Large-Scale Cross-Modality Search via Collective Matrix Factorization Hashing

IEEE Trans Image Process. 2016 Nov;25(11):5427-5440. doi: 10.1109/TIP.2016.2607421. Epub 2016 Sep 8.

Abstract

By transforming data into binary representation, i.e., Hashing, we can perform high-speed search with low storage cost, and thus, Hashing has collected increasing research interest in the recent years. Recently, how to generate Hashcode for multimodal data (e.g., images with textual tags, documents with photos, and so on) for large-scale cross-modality search (e.g., searching semantically related images in database for a document query) is an important research issue because of the fast growth of multimodal data in the Web. To address this issue, a novel framework for multimodal Hashing is proposed, termed as Collective Matrix Factorization Hashing (CMFH).
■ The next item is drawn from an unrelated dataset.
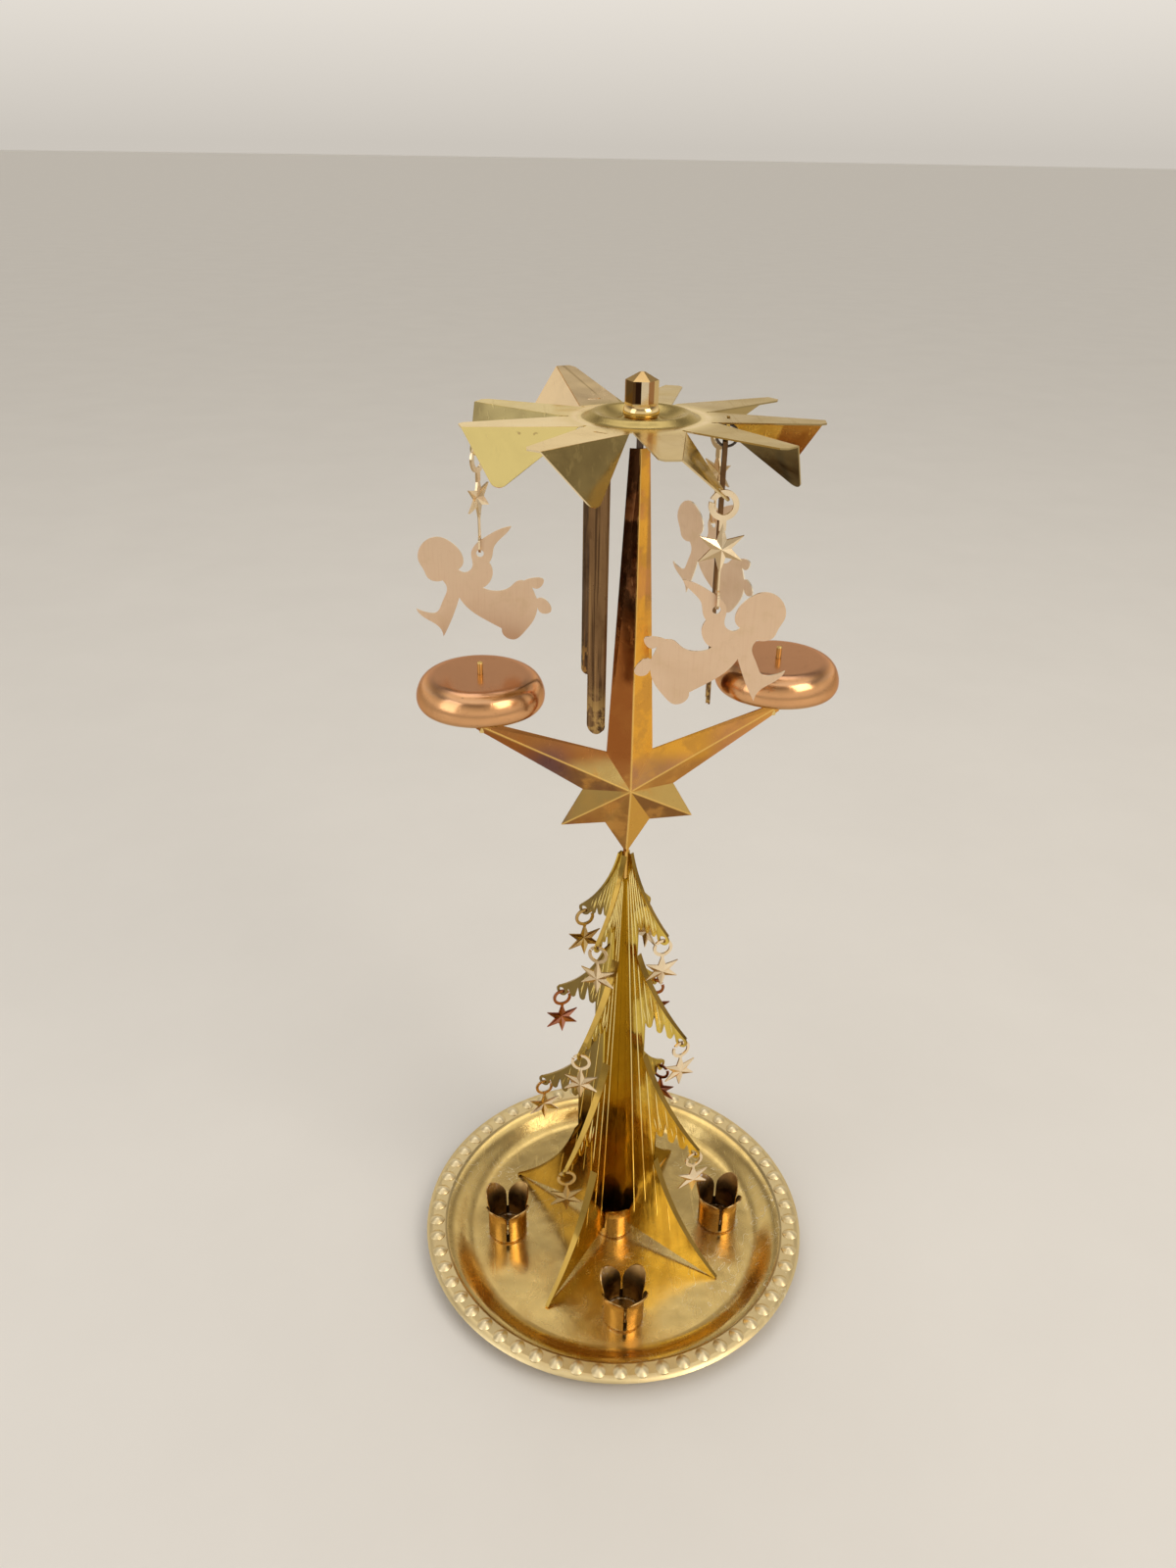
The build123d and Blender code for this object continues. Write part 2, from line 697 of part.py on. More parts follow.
def angel_stretches():
    # Outline of a flying child figure about its hanging hole, as shares of its span, facing +X.
    head = ((0.282, -0.209), (0.338, -0.216), (0.389, -0.192), (0.413, -0.14), (0.452, -0.06),
            (0.44, 0.03), (0.385, 0.092), (0.299, 0.116), (0.209, 0.079), (0.141, 0.006),
            (0.124, -0.068), (0.163, -0.124))
    shoulder = (head[-1], (0.124, -0.145), (0.079, -0.13))
    wing_front = (shoulder[-1], (0.056, -0.079), (0.065, 0.0), (0.034, 0.062), (-0.045, 0.124),
                  (-0.158, 0.186), (-0.231, 0.205))
    wing_back = (wing_front[-1], (-0.205, 0.165), (-0.158, 0.118), (-0.101, 0.045), (-0.09, -0.011),
                 (-0.064, -0.068))
    wing_lobe = (wing_back[-1], (-0.088, -0.124), (-0.078, -0.19), (-0.011, -0.259))
    back = (wing_lobe[-1], (-0.101, -0.282), (-0.214, -0.25), (-0.259, -0.209), (-0.32, -0.2))
    upper_foot = (back[-1], (-0.37, -0.18), (-0.462, -0.192), (-0.445, -0.239), (-0.374, -0.246))
    calf = (upper_foot[-1], (-0.411, -0.338))
    lower_foot = (calf[-1], (-0.457, -0.333), (-0.511, -0.437), (-0.479, -0.451), (-0.415, -0.404))
    hem = (lower_foot[-1], (-0.389, -0.496), (-0.316, -0.598), (-0.237, -0.66), (-0.169, -0.637),
           (-0.147, -0.575))
    belly = (hem[-1], (-0.045, -0.519), (0.056, -0.457), (0.163, -0.338))
    sleeve = (belly[-1], (0.225, -0.507), (0.293, -0.648))
    hand = (sleeve[-1], (0.349, -0.55), (0.428, -0.502), (0.487, -0.431))
    arm = (hand[-1], (0.395, -0.462), (0.344, -0.46), (0.29, -0.372), (0.252, -0.271), head[0])
    return (head, shoulder, wing_front, wing_back, wing_lobe, back, upper_foot, calf, lower_foot, hem,
            belly, sleeve, hand, arm)


def make_angel():
    edges = [stretch([(x * angel_span, y * angel_span) for x, y in part]) for part in angel_stretches()]
    return plate(make_face(edges) - Circle(angel_hole_radius), angel_sheet)


def make_striker():
    # A channel strip hanging from the origin, which is its hole, its open side facing inwards.
    half = striker_width / 2
    length = striker_hang(first_striker_blade)[2] - striker_drop() - bell_rim_height + striker_dip
    front = Pos(0, striker_lip / 2 - (length - half) / 2) * Rectangle(
        striker_width, length - half + striker_lip)
    front += Pos(0, half - length) * Circle(half)
    block = upright(extrude(front, amount=striker_depth / 2, both=True))
    hollow = Pos(0, striker_lip / 2 - length / 2) * Rectangle(
        striker_width - 2 * striker_sheet, length + striker_lip + overrun)
    groove = upright(extrude(hollow, amount=-striker_depth))
    groove = shifted(groove, y=-striker_depth / 2 + striker_sheet)
    hole = upright(extrude(Circle(striker_hole_radius), amount=striker_depth, both=True))
    return turned(shifted(block - groove - hole, y=striker_depth / 2 - striker_sheet / 2), 90)


def make_striker_ring():
    ring = Torus(striker_ring_radius, striker_wire_radius)
    return shifted(Rot(90, 0, 0) * ring, z=-striker_ring_radius)


def striker_hang(blade):
    # Radius, offset and height of the ring's wire where it lies on the bridge of its blade.
    radius = striker_circle_radius
    rest = bridge_depth - wheel_sheet - bridge_clearance - striker_wire_radius
    if blade == bent_blade:
        reach = radius - hub_radius
        bend = radians(bent_angle)
        radius = hub_radius + reach * cos(bend) + rest * sin(bend)
        rest = rest * cos(bend) - reach * sin(bend) - bridge_width * sin(bend) / 2
    return radius, striker_offset, wheel_height - rest


def striker_drop():
    # From the ring's wire at the top down to the middle of the striker's hole.
    slack = striker_hole_radius - striker_wire_radius - bridge_clearance / 2
    return 2 * striker_ring_radius + slack


def write(shape, name):
    export_step(shape, "parts/" + name + ".step")


# The parts in their places

write(make_tray(), "tray")

cup = shifted(make_cup(), z=tray_sheet)
rivet = make_rivet()
for side, turn in seat_turns.items():
    write(turned(shifted(cup, x=cup_circle_radius), turn), "candle_cup_" + side)
    write(turned(shifted(rivet, x=cup_circle_radius), turn), "cup_rivet_" + side)
write(turned(cup, tree_turn), "centre_socket")
write(rivet, "socket_rivet")

first_panel, second_panel = make_tree_panels()
write(first_panel, "tree_panel_first")
write(second_panel, "tree_panel_second")

# How far each tree star is turned from facing straight out, bough by bough, for each wing
ornament_turns = ((-40.0, -30.0, -35.0), (-15.0, 20.0, 10.0), (-38.0, -40.0, -40.0), (15.0, 25.0, 40.0))
ornament = make_ornament()
for wing in range(4):
    wing_turn = tree_turn + quarter_turn * wing
    for bough in range(len(bough_starts)):
        radius, height = ornament_hang(bough)
        facing = turned(ornament, quarter_turn + ornament_turns[wing][bough])
        name = "tree_star_wing{}_bough{}".format(wing + 1, bough + 1)
        write(turned(shifted(facing, x=radius, z=height), wing_turn), name)

mast_star = make_mast_star()
write(turned(mast_star, star_turn), "mast_star")
write(turned(make_needle(), star_turn), "needle")
bell = make_bell()
post = make_post(mast_star)
for side, turn in (("right", 0), ("left", 180)):
    carried = post if side == "right" else make_post(turned(mast_star, 180))
    write(turned(carried, star_turn + turn), "bell_post_" + side)
    write(turned(bell, star_turn + turn), "bell_" + side)

write(make_wheel(), "fan_wheel")
write(make_collar(), "hub_collar")
write(turned(make_cap(), wheel_turn), "hub_cap")

angel = make_angel()
for index, facing in enumerate(angel_facings):
    blade = first_angel_blade + 3 * index
    radius, offset, height = link_hang()
    place = Rot(0, 0, blade_turn(blade)) * Location((radius, offset, height))
    eye_turn = facing - blade_turn(blade)
    write(place * turned(make_link(eye_turn), quarter_turn), "star_link_" + str(index + 1))
    figure = shifted(turned(angel, facing - blade_turn(blade)), z=-link_length - angel_drop)
    write(place * figure, "angel_" + str(index + 1))

striker = make_striker()
for index in range(3):
    blade = first_striker_blade + 3 * index
    radius, offset, height = striker_hang(blade)
    place = Rot(0, 0, blade_turn(blade)) * Location((radius, offset, height))
    write(place * make_striker_ring(), "striker_ring_" + str(index + 1))
    write(place * shifted(striker, z=-striker_drop()), "striker_" + str(index + 1))
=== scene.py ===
import json
import math

import bmesh
import bpy
from mathutils import Matrix, Vector
from mathutils.bvhtree import BVHTree


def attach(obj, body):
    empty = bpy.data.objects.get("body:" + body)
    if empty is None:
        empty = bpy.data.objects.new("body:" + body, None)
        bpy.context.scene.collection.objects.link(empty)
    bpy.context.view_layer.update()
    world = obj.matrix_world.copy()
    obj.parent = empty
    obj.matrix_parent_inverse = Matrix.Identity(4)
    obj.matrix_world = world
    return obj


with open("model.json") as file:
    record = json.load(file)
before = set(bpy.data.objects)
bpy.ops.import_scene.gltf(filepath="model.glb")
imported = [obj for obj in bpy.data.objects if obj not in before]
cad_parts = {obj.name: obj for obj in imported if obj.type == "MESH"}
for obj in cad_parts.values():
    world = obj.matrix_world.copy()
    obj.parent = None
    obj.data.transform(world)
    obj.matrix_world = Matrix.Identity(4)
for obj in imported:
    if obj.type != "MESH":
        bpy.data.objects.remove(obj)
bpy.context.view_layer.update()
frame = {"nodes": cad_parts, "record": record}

# Camera, at the photograph's place and angle
camera_place = (-0.034825, -0.297917, 0.34515)
camera_heading = -4.444
camera_tilt = 61.5
camera_roll = 0.941
camera_lens = 27
sensor_side = 36
clip_near = 0.01
clip_far = 100

# Places on the object, in metres and degrees
cup_places = {
    "front": (0.0, -0.038), "right": (0.038, 0.0), "back": (0.0, 0.038), "left": (-0.038, 0.0),
}
tray_top = 0.0070
tree_turn = -37.4
tree_apex = 0.172
tree_surface = 0.00025
bough_ends = ((0.0143, 0.1334), (0.0228, 0.0974), (0.0303, 0.0538))
star_turn = 5.7
star_height = 0.1822
arm_angle = 27.7
point_angle = 30
angel_facings = {"angel_1": 120.0, "angel_2": 175.0, "angel_3": 0.0}
flange_step = 0.0599
bowl_step = 0.0497
cup_foot_radius = 0.0068
pressed_ring = 0.0166

# Where one finish goes over into another, as the radii or heights where that starts and ends
flange_satin = (0.0590, 0.0604)
tree_foot = (0.035, 0.004)
mast_over_star = (0.006, 0.012)
wheel_strips = (0.016, 0.022)
wheel_dish = (0.0152, 0.0146)
flap_ends = (0.0375, 0.0385)
cap_sides = (0.2895, 0.2900)
bell_rim = (0.2122, 0.2116)
petal_tips = (0.0125, 0.0165)
striker_end = (0.224, 0.212)

# Beads pressed up out of the tray's flange; rings and taper are shares of the bead's half length
bead_count = 58
bead_radius = 0.0631
bead_half_length = 0.0025
bead_half_width = 0.0025
bead_rise = 0.00095
bead_swell = 1.3
bead_rings = (0.2, 0.4, 0.6, 0.75, 0.88, 1.0, 1.06)
bead_sides = 16
bead_taper = 0.22
bead_sink = 0.00002
edge_sink = 0.00003
skirt_sink = 0.0002

# Lines pressed into the tree: the section in shares of half width and rise, then the long lines
# that fan out from the top, then the short strokes down into the fringes
rib_section = ((-1.0, 0.0), (-0.45, 0.8), (0.0, 1.0), (0.45, 0.8), (1.0, 0.0))
rib_rise = 0.00020
rib_sink = 0.00003
rib_end_share = 0.15
rib_end_steps = 2
rib_least_points = 3
long_count = 10
long_step = 0.0012
long_half = 0.00026
long_first_slope = 0.055
long_slope_step = 0.0305
long_foot = 0.012
long_foot_step = 0.004
long_top = 0.156
stroke_starts = (0.0055, 0.0094, 0.0155)
stroke_count = 7
stroke_step = 0.001
stroke_half = 0.00022
stroke_drop = 0.003
stroke_lean = 0.28

# How the flat face of a panel is looked for under a line
probe_reach = 0.004
probe_margin = 0.0005
probe_slack = 0.00008

# The studio: floor, lamps (name, place, aim, sides, watts, colour) and the room's tones, each at a
# height between the horizon, 0, and straight up, 1
floor_radius = 40
floor_sides = 64
lamps = (
    ("key", (0.75, -0.75, 1.0), (0, 0, 0.15), (0.7, 0.7), 6.5, (1.0, 0.91, 0.80)),
    ("fill", (-0.9, -0.5, 0.7), (0, 0, 0.15), (0.6, 0.9), 2.2, (0.95, 0.96, 1.0)),
    ("top", (0.0, 0.5, 1.3), (0, 0, 0.1), (0.9, 0.6), 1.2, (1.0, 0.96, 0.90)),
)
room_tones = (
    (0.0, 0.60, 0.56, 0.505), (0.12, 0.84, 0.79, 0.72), (0.23, 0.84, 0.78, 0.69),
    (0.50, 0.50, 0.46, 0.40), (0.62, 0.24, 0.21, 0.18), (0.74, 0.34, 0.30, 0.26),
    (0.84, 0.96, 0.90, 0.81), (1.0, 0.84, 0.79, 0.71),
)


def turn(axis, degrees):
    return Matrix.Rotation(math.radians(degrees), 4, axis)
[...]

The key idea of CMFH is to learn unified Hashcodes for different modalities of one multimodal instance in the shared latent semantic space in which different modalities can be effectively connected. Therefore, accurate cross-modality search is supported. Based on the general framework, we extend it in the unsupervised scenario where it tries to preserve the Euclidean structure, and in the supervised scenario where it fully exploits the label information of data. The corresponding theoretical analysis and the optimization algorithms are given. We conducted comprehensive experiments on three benchmark data sets for cross-modality search. The experimental results demonstrate that CMFH can significantly outperform several state-of-the-art cross-modality Hashing methods, which validates the effectiveness of the proposed CMFH.